The building owner will be required by the Territorial Authority to attach the EPB Notice or the EPB Exemption Notice to the building in prominent place on or adjacent to the building.  A failure to do so is an offence carrying with it a fine of up to $20,000.

How long does the owner of an EPB owner have to complete Seismic Work?

The building owner will have a specific time frame for completion of the Seismic Work and this time frame will depend on the seismic risk profile of the district in which the building is located and whether or not the building is deemed to be a Priority Building.  The relevant time frames are set out in this Table.  The owners of certain Heritage Buildings can apply for an extension (by up to 10 years) to the time frames if they meet certain criteria.

If the Building Owner does not complete the Seismic Work within the required time frames the Territorial Authority can apply to the District Court to carry out the work and recover costs from the Building Owner.

It is an offence for a building owner to fail to complete the Seismic Work within the current time frames and fines of up to $200,000 apply.
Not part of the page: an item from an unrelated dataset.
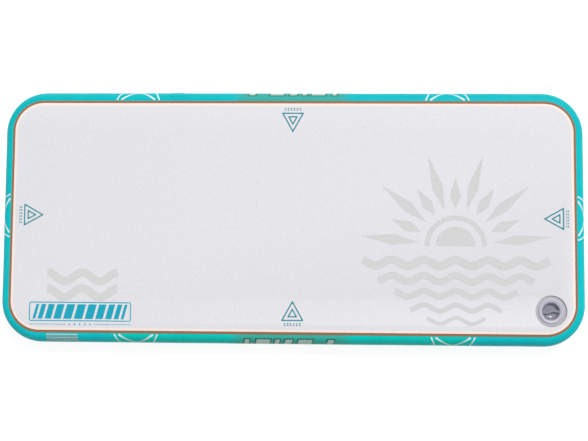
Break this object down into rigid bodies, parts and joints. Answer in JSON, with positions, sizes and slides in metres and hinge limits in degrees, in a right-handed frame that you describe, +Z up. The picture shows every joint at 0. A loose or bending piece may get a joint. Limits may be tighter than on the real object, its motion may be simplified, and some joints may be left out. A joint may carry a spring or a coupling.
{
  "type": "swim float mat",
  "caption": "Rectangular inflatable drop-stitch water mat with rounded corners, foam deck pad, coloured side band, thin edge line and a recessed quarter-turn inflation valve in a corner.",
  "frame": {"origin": "middle of the underside, where the side band's lower lap rests", "axes": "+X along the length towards the valve, +Y across to the long side farther from the valve, +Z up out of the deck"},
  "size_m": [2.134, 0.9282, 0.1086],
  "materials": {
    "panel_fabric": "satin coated fabric",
    "core_threads": "woven polyester",
    "side_band": "satin coated fabric, turquoise",
    "inner_band": "satin coated fabric",
    "deck_base_foam": "matte closed-cell foam, orange",
    "deck_foam": "matte embossed closed-cell foam, pale grey",
    "valve_patch": "satin coated fabric, mid grey",
    "valve_plastic": "satin moulded plastic",
    "cap_plastic": "semi-gloss moulded plastic",
    "stem_plastic": "satin moulded plastic",
    "seal_rubber": "matte rubber",
    "tether_rubber": "matte soft rubber",
    "spring_steel": "bright wire and sheet"
  },
  "bodies": {
    "root": {"top_sheet": "panel_fabric", "bottom_sheet": "panel_fabric", "drop_stitch_core": "core_threads", "inner_side_band": "inner_band", "outer_side_band": "side_band", "side_band_joint_strip": "side_band", "deck_pad_base": "deck_base_foam", "deck_pad": "deck_foam", "valve_patch": "valve_patch", "valve_backing_patch": "inner_band", "valve_gasket": "seal_rubber", "valve_nut": "valve_plastic", "valve_body": "valve_plastic", "stem_guide": "stem_plastic", "valve_spring": "spring_steel"},
    "tether": {"cap_tether": "tether_rubber"},
    "cap": {"valve_cap": "cap_plastic", "cap_o_ring": "seal_rubber"},
    "plunger": {"spring_washer": "spring_steel"},
    "stem": {"valve_stem": "stem_plastic", "valve_diaphragm": "seal_rubber", "diaphragm_clip": "stem_plastic"}
  },
  "joints": [
    {"name": "cap_turn", "type": "hinge", "parent": "root", "child": "tether", "pos_m": [0.933, -0.3329, 0.0892], "axis": [0, 0, 1], "range_deg": [0, 270]},
    {"name": "cap_lift", "type": "slide", "parent": "tether", "child": "cap", "axis": [0, 0, 1], "range_m": [0, 0.0271], "deforming": ["cap_tether"]},
    {"name": "button_press", "type": "slide", "parent": "root", "child": "plunger", "axis": [0, 0, -1], "range_m": [0, 0.006], "stiffness_N_per_m": 400, "springref_m": -0.005, "deforming": ["valve_spring"]},
    {"name": "button_turn", "type": "hinge", "parent": "plunger", "child": "stem", "pos_m": [0.933, -0.3329, 0.0878], "axis": [0, 0, 1], "range_deg": [0, 90]}
  ],
  "couplings": [
    {"joint": "cap_lift", "follows": "cap_turn", "m_per_rad": 0.0057296}
  ]
}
What should you be doing now?

All buildings owners, especially those in medium and high risk seismic areas with older buildings, should consider carefully the impact of these new requirements. Those looking at purchasing, taking or renewing a lease of older properties should obtain expert reports on whether or not the building is likely to be considered an EPB or not. While the time frames are extended, those  owners of buildings which are potentially earthquake-prone ought to start making plans for how they are going to deal with any Seismic Work requirements.